Software testing and supply chain security
- Configure static application security testing and dynamic application security testing tools within CI/CD pipelines to automate vulnerability detection with defined quality gates and false positive management workflows.
- Assess software supply chain risks including dependency vulnerabilities, malicious packages, and build pipeline compromise to determine appropriate SBOM generation, provenance verification, and repository governance controls.
- Design a DevSecOps integration strategy that embeds security tooling, policy-as-code enforcement, and automated compliance verification throughout the continuous integration and continuous deployment pipeline.
Database and application security architecture
- Implement database security controls including encryption at rest and in transit, view-based access control, stored procedure auditing, and database activity monitoring to protect structured data repositories.
- Evaluate containerization and serverless security considerations including image scanning, runtime protection, secrets management, and function-level isolation to recommend secure application deployment architectures.
Scope
Included Topics
- All eight domains of the ISC2 CISSP Common Body of Knowledge (CBK): Domain 1 Security and Risk Management (15%), Domain 2 Asset Security (10%), Domain 3 Security Architecture and Engineering (13%), Domain 4 Communication and Network Security (13%), Domain 5 Identity and Access Management (13%), Domain 6 Security Assessment and Testing (12%), Domain 7 Security Operations (13%), Domain 8 Software Development Security (11%).
- Enterprise security governance frameworks including NIST CSF, ISO 27001/27002, COBIT, SABSA, and TOGAF security architecture integration for organizational risk posture management.
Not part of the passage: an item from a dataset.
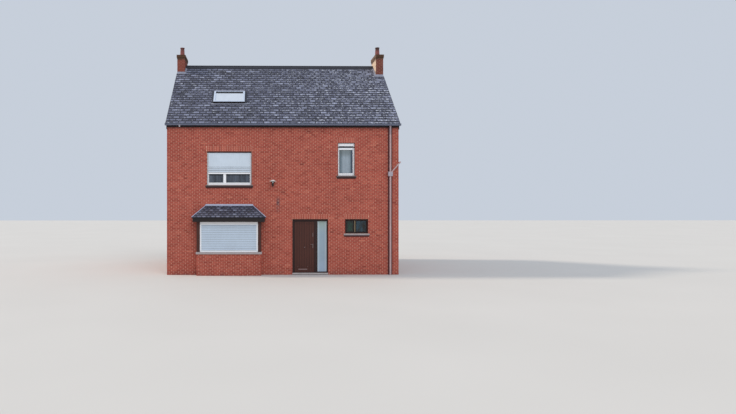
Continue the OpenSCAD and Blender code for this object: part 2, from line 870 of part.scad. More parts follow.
// A round pot that narrows to a rolled rim, open from end to end
module chimney_pots() {
  neck = pot_h - pot_rim_h;
  color(terracotta)
    for (dir = [-1, 1]) translate([dir * stack_x, stack_y(dir), stack_top_z])
      rotate_extrude()
        polygon([
          [pot_r - pot_t, 0], [pot_r, 0], [pot_r, mortar_h], [pot_neck_r, neck],
          [pot_neck_r + pot_t / 2, neck], [pot_neck_r + pot_t, neck + pot_rim_h / 2],
          [pot_neck_r + pot_t / 2, pot_h], [pot_neck_r - pot_t, pot_h]
        ]);
}

module white_window_frames() {
  color(white) on_side(0) {
    frame(wide_x, wide_sill_z, wide_w, wide_h - box_h, frame_bar, frame_rail,
          [wide_mullion], mullion_w);
    frame(narrow_x, narrow_sill_z, narrow_w, narrow_h - box_h, frame_bar, frame_rail,
          [], mullion_w);
    shutter_box(wide_x, upper_head_z, wide_w);
    shutter_box(narrow_x, narrow_head_z, narrow_w);
  }
}

module wide_window_glass() {
  color(glass) on_side(0)
    panes(wide_x, wide_sill_z, wide_w, wide_h - box_h, frame_bar, frame_rail,
          [wide_mullion], mullion_w);
}

module wide_window_shutter() {
  color(white) on_side(0) shutter(wide_x, upper_head_z, wide_w, wide_drop, wide_h, guide_w);
}

module narrow_window_glass() {
  color(glass) on_side(0)
    panes(narrow_x, narrow_sill_z, narrow_w, narrow_h - box_h, frame_bar, frame_rail,
          [], mullion_w);
}

module narrow_window_shutter() {
  color(white) on_side(0)
    shutter(narrow_x, narrow_head_z, narrow_w, narrow_drop, narrow_h, guide_w);
}

module low_window_frame() {
  color(brown) on_side(0)
    frame(low_x, low_sill_z, low_w, low_h, low_bar, low_bar, [low_mullion], low_mullion_w);
}

module low_window_glass() {
  color(glass) on_side(0)
    panes(low_x, low_sill_z, low_w, low_h, low_bar, low_bar, [low_mullion], low_mullion_w);
}

module window_sills() {
  color(stone) {
    on_side(0) {
      sill(wide_x, wide_sill_z, wide_w);
      sill(narrow_x, narrow_sill_z, narrow_w);
      sill(low_x, low_sill_z, low_w);
    }
    for (o = hidden_windows) on_side(o[0]) sill(o[1], o[2], o[3]);
    translate([wide_x - bay_w / 2 - sill_past / 2, bay_y - sill_out, bay_sill_z - sill_h])
      cube([bay_w + sill_past, bay_out + sill_out, sill_h]);
  }
}

// The fixed half of a hinge: plate, lower knuckle and the pin that stands in it
module fixed_hinge() {
  translate([-hinge_plate_w, frame_in_y - hinge_y, -knuckle_l])
    cube([hinge_plate_w, hinge_plate_t, knuckle_l]);
  translate([0, 0, -knuckle_l]) cylinder(h = knuckle_l, r = knuckle_r);
  cylinder(h = knuckle_l, r = pin_r);
}

// The leaf's half of a hinge: plate and upper knuckle, bored for the pin
module leaf_hinge() {
  face_y = leaf_y + leaf_t - hinge_y;
  plate_y = frame_in_y + hinge_plate_t - hinge_y;
  translate([0, 0, knuckle_play]) difference() {
    union() {
      translate([0, face_y - 1, 0]) cube([hinge_plate_w, plate_y - face_y + 1, knuckle_l]);
      cylinder(h = knuckle_l, r = knuckle_r);
    }
    translate([0, 0, -past]) cylinder(h = knuckle_l + 2 * past, r = pin_r + pin_play);
  }
}

// The door frame: jambs, head, post, the side light's rail, and a stop outside the leaf
module door_frame() {
  color(brown) {
    door_frame_bars();
    for (z = hinge_heights) translate([hinge_x, hinge_y, z]) fixed_hinge();
  }
}

module door_frame_bars() {
  head_z = ground_head_z - door_jamb;
  h = ground_head_z - ground_floor_z;
  translate([0, -half_d + door_set, 0]) difference() {
    translate([door_x, 0, ground_floor_z]) cube([doorway_w, door_frame_d, h]);
    translate([leaf_x - leaf_gap + stop_lap, -past, ground_floor_z - past])
      cube([leaf_w + 2 * leaf_gap - 2 * stop_lap, door_frame_d + 2 * past,
            head_z - stop_lap - ground_floor_z + past]);
    translate([leaf_x - leaf_gap, stop_t, ground_floor_z - past])
      cube([leaf_w + 2 * leaf_gap, door_frame_d, head_z - ground_floor_z + past]);
    translate([side_glass_x, -past, ground_floor_z + side_rail_h])
      cube([side_glass_w, door_frame_d + 2 * past, head_z - ground_floor_z - side_rail_h]);
  }
}

module door_threshold() {
  color(stone) translate([door_x, -half_d - threshold_out, 0])
    cube([doorway_w, wall_t + threshold_out, ground_floor_z]);
}

module side_light_glass() {
  color(glass)
    translate([side_glass_x, -half_d + door_set + (door_frame_d - side_glass_t) / 2,
               ground_floor_z + side_rail_h])
      cube([side_glass_w, side_glass_t,
            ground_head_z - door_jamb - ground_floor_z - side_rail_h]);
}

module door_leaf() {
  color(brown) {
    translate([leaf_x, leaf_y, leaf_z]) cube([leaf_w, leaf_t, leaf_h]);
    for (z = hinge_heights) translate([hinge_x, hinge_y, z]) leaf_hinge();
  }
}

// An upright plate with round ends on the leaf's face
module face_plate(x, z, r, h) {
  translate([x, 0, z]) rotate([90, 0, 0]) linear_extrude(plate_t) polygon(pill(r, h));
}

// A lever on its plate, standing out of the leaf's face towards -Y
module lever_set() {
  plate_x = leaf_x + leaf_w - lever_in - lever_plate_w / 2;
  grip_z = lever_z + lever_rise;
  face_plate(plate_x, lever_z, lever_plate_w / 2, lever_plate_h);
  translate([plate_x, 0, grip_z]) rotate([90, 0, 0]) cylinder(h = lever_out, r = lever_r);
  translate([plate_x, -lever_out, grip_z]) sphere(r = lever_r);
  translate([plate_x, -lever_out, grip_z]) rotate([0, -90, 0]) cylinder(h = lever_l, r = lever_r);
  translate([plate_x - lever_l, -lever_out, grip_z]) sphere(r = lever_r);
}

// A lever on each face, and the knob, upper lock and letter plate on the outer one
module door_furniture() {
  lock_x = leaf_x + leaf_w - lever_in - lever_plate_w / 2;
  color(steel) translate([0, leaf_y + leaf_t, 0]) mirror([0, 1, 0]) lever_set();
  color(steel) translate([0, leaf_y, 0]) {
    lever_set();
    translate([leaf_x + leaf_w / 2, 0, knob_z]) rotate([90, 0, 0]) rotate_extrude()
      polygon([
        [0, 0], [knob_r * 0.8, 0], [knob_r * 0.8, plate_t], [knob_r * 0.4, plate_t * 1.5],
        [knob_r * 0.4, knob_out * 0.5], [knob_r, knob_out * 0.65], [knob_r, knob_out * 0.85],
        [knob_r * 0.7, knob_out], [0, knob_out]
      ]);
    face_plate(lock_x, lock_z, lock_r, lock_h);
    translate([lock_x, 0, lock_z]) rotate([90, 0, 0]) cylinder(h = plate_t * 2, r = lock_r * 0.7);
    translate([leaf_x + leaf_w / 2 - letter_off - letter_w / 2, -plate_t, letter_z - letter_h / 2])
      cube([letter_w, plate_t, letter_h]);
  }
}

// The brick apron under the bay, standing on the ground against the front wall
module bay_apron() {
  color(brick) translate([wide_x - bay_w / 2, bay_y, 0])
    cube([bay_w, bay_out, bay_sill_z - sill_h]);
}

// The timber cheeks and the soffit board that closes the bay's top
module bay_timber() {
  color(brown) {
    for (dir = [-1, 1])
      translate([wide_x + dir * (bay_w - cheek_t) / 2 - cheek_t / 2, bay_y, bay_sill_z])
        cube([cheek_t, bay_out, bay_head_z - bay_sill_z]);
    translate([wide_x - bay_eave_w / 2 + soffit_in, -half_d - bay_roof_out + soffit_in, bay_head_z])
      cube([bay_eave_w - 2 * soffit_in, bay_roof_out - soffit_in, soffit_t]);
  }
}

module bay_window_frame() {
  h = bay_head_z - bay_sill_z;
  color(white)
    translate([0, bay_y + bay_window_set - window_set, 0])
      frame(wide_x, bay_sill_z, bay_inner_w, h, frame_bar, frame_rail,
            [bay_inner_w / 2], mullion_w);
}

// The bay's closed shutter, between its guides and under its box
module bay_shutter() {
  h = bay_head_z - bay_sill_z;
  depth = bay_window_set - bay_shutter_set;
  color(white) translate([wide_x - bay_inner_w / 2, bay_y + bay_shutter_set, bay_sill_z]) {
    for (gx = [0, bay_inner_w - guide_w]) translate([gx, 0, 0]) cube([guide_w, depth, h]);
    translate([guide_w, (depth - shutter_t) / 2, 0])
      cube([bay_inner_w - 2 * guide_w, shutter_t, h]);
    translate([guide_w, (depth - lath_t) / 2, 0]) cube([bay_inner_w - 2 * guide_w, lath_t, lath_h]);
    translate([guide_w, 0, h - bay_box_h]) cube([bay_inner_w - 2 * guide_w, depth, bay_box_h]);
  }
}

// The bay's roof: a slope to the front and a hip to each side, all at one pitch
module bay_hips() {
  eave = bay_eave_w / 2;
  top = bay_roof_top_w / 2;
  intersection() {
    translate([wide_x, -half_d, 0]) along_x(bay_eave_w + past)
      polygon([
        [0, bay_eave_z], [-bay_roof_out, bay_eave_z], [-bay_roof_out, bay_eave_z + bay_slate_t],
        [0, bay_eave_z + bay_roof_h]
      ]);
    translate([wide_x, -half_d + past, 0]) rotate([90, 0, 0])
      linear_extrude(bay_roof_out + 2 * past)
        polygon([
          [-eave, bay_eave_z], [eave, bay_eave_z], [eave, bay_eave_z + bay_slate_t],
          [top, bay_eave_z + bay_roof_h], [-top, bay_eave_z + bay_roof_h],
          [-eave, bay_eave_z + bay_slate_t]
        ]);
  }
}

module bay_roof() {
  color(slate) bay_hips();
}

// Zinc on the bay's roof: an upstand against the wall and a roll down each hip
module bay_flashing() {
  top_z = bay_eave_z + bay_roof_h;
  color(zinc) {
    translate([wide_x - bay_roof_top_w / 2, -half_d - bay_zinc_t, top_z])
      cube([bay_roof_top_w, bay_zinc_t, bay_zinc_h]);
    for (dir = [-1, 1]) intersection() {
      difference() {
        pipe_run([wide_x + dir * bay_roof_top_w / 2, -half_d, top_z + hip_r / 2],
                 [wide_x + dir * bay_eave_w / 2, -half_d - bay_roof_out,
                  bay_eave_z + bay_slate_t + hip_r / 2],
                 hip_r);
        bay_hips();
      }
      translate([wide_x - bay_eave_w, -half_d - 2 * bay_roof_out, bay_eave_z])
        cube([2 * bay_eave_w, 2 * bay_roof_out, 2 * bay_roof_h]);
    }
  }
}

// The lamp's plate on the wall, its arm and the holder that narrows to a tip
module lamp_bracket() {
  color(dark_board) translate([lamp_x, -half_d, lamp_z]) {
    translate([-lamp_plate_w / 2, -plate_t, -lamp_plate_h])
      cube([lamp_plate_w, plate_t, lamp_plate_h]);
    translate([0, 0, -lamp_plate_h / 2]) rotate([90, 0, 0]) cylinder(h = lamp_out, r = lamp_arm_r);
    translate([0, -lamp_out, -holder_h]) rotate_extrude()
      polygon([
        [0, 0], [holder_tip_r, 0], [neck_r * 0.7, holder_h * 0.45], [neck_r, holder_h * 0.65],
        [holder_r, holder_h], [0, holder_h]
      ]);
  }
}

module lamp_shade() {
  color(white) translate([lamp_x, -half_d - lamp_out, lamp_z]) rotate_extrude()
    polygon([
      [0, 0], [lamp_r, 0], [lamp_r, lamp_t], [lamp_r * 0.55, lamp_h * 0.7],
      [lamp_r * 0.3, lamp_h], [0, lamp_h]
    ]);
}

module hidden_side_frames() {
  color(white)
    for (o = hidden_windows) on_side(o[0])
      frame(o[1], o[2], o[3], o[4], frame_bar, frame_rail, hidden_mullions(o), mullion_w);
}

module hidden_side_glass() {
  color(glass) {
    for (o = hidden_windows) on_side(o[0])
      panes(o[1], o[2], o[3], o[4], frame_bar, frame_rail, hidden_mullions(o), mullion_w);
    translate([0, bay_y + bay_window_set - window_set, 0])
      panes(wide_x, bay_sill_z, bay_inner_w, bay_head_z - bay_sill_z, frame_bar, frame_rail,
            [bay_inner_w / 2], mullion_w);
  }
}

front_wall_left();
front_wall_over_door();
front_wall_right();
back_wall();
left_gable_wall();
right_gable_wall();
ground_floor();
first_floor();
attic_floor();
front_roof_slope();
back_roof_slope();
ridge_capping();
verge_boards();
eaves_boards();
gutters();
downpipes();
roof_flashings();
roof_window_frame();
roof_window_glass();
chimney_stacks();
chimney_pots();
white_window_frames();
wide_window_glass();
wide_window_shutter();
narrow_window_glass();
narrow_window_shutter();
low_window_frame();
low_window_glass();
window_sills();
door_frame();
door_threshold();
side_light_glass();
bay_apron();
bay_timber();
bay_window_frame();
bay_shutter();
bay_roof();
bay_flashing();
lamp_bracket();
lamp_shade();
hidden_side_frames();
hidden_side_glass();
door_leaf();
door_furniture();
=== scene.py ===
import math

import bpy
import numpy as np
from numpy.random import default_rng
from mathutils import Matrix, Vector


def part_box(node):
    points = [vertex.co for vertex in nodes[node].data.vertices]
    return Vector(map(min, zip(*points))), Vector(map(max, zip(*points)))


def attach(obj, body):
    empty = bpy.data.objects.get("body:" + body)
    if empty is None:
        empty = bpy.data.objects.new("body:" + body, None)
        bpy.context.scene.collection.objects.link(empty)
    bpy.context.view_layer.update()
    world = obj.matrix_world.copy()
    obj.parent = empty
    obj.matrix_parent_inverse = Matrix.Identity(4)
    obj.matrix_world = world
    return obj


# Detached brick house: bricks, slates, laths, sashes and boards round the fixed frame
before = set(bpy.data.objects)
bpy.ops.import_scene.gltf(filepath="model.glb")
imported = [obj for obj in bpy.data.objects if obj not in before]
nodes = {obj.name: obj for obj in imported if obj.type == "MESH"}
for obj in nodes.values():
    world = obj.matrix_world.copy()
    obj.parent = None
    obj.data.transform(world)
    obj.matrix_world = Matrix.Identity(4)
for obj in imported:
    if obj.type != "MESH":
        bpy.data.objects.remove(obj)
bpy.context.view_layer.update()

# Colours, as a screen shows them from 0 to 255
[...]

- Comprehensive risk management methodologies: quantitative analysis (ALE, SLE, ARO, EF), qualitative risk assessment, risk treatment strategies, business impact analysis, and continuous risk monitoring across the enterprise.
- Cryptographic systems and protocols: symmetric and asymmetric algorithms, PKI lifecycle management, digital signatures, key management practices, TLS/IPsec implementation, and post-quantum cryptography considerations.
- Network security architecture: OSI and TCP/IP models, secure network design patterns, segmentation strategies, zero-trust architecture, SD-WAN, SASE, VPN topologies, firewall architectures, and intrusion detection/prevention systems.
- Identity and access management: IAM frameworks, authentication protocols (SAML, OAuth 2.0, OpenID Connect, FIDO2), directory services, privileged access management, identity governance, and federation architectures.
- Security operations: incident response lifecycle, digital forensics procedures, disaster recovery and business continuity planning, SIEM/SOAR integration, threat intelligence, vulnerability management, and SOC operations.
- Software security: secure SDLC models, OWASP Top 10, static and dynamic analysis, secure coding practices, API security, DevSecOps integration, and software supply chain security.
- Legal, regulatory, and compliance frameworks: GDPR, HIPAA, PCI DSS, SOX, CCPA, international privacy laws, intellectual property protections, computer crime statutes, and cross-border data transfer mechanisms.
Not Covered
- Vendor-specific product configuration detail that does not generalize across the CISSP CBK domains.
- Hands-on penetration testing tool usage and exploit development depth beyond what the CISSP exam requires for conceptual understanding.
- Current pricing for security products, services, or compliance audits that changes frequently and is not tested on the exam.
- Entry-level security fundamentals covered by the SSCP or CC certifications that are assumed prerequisite knowledge for CISSP candidates.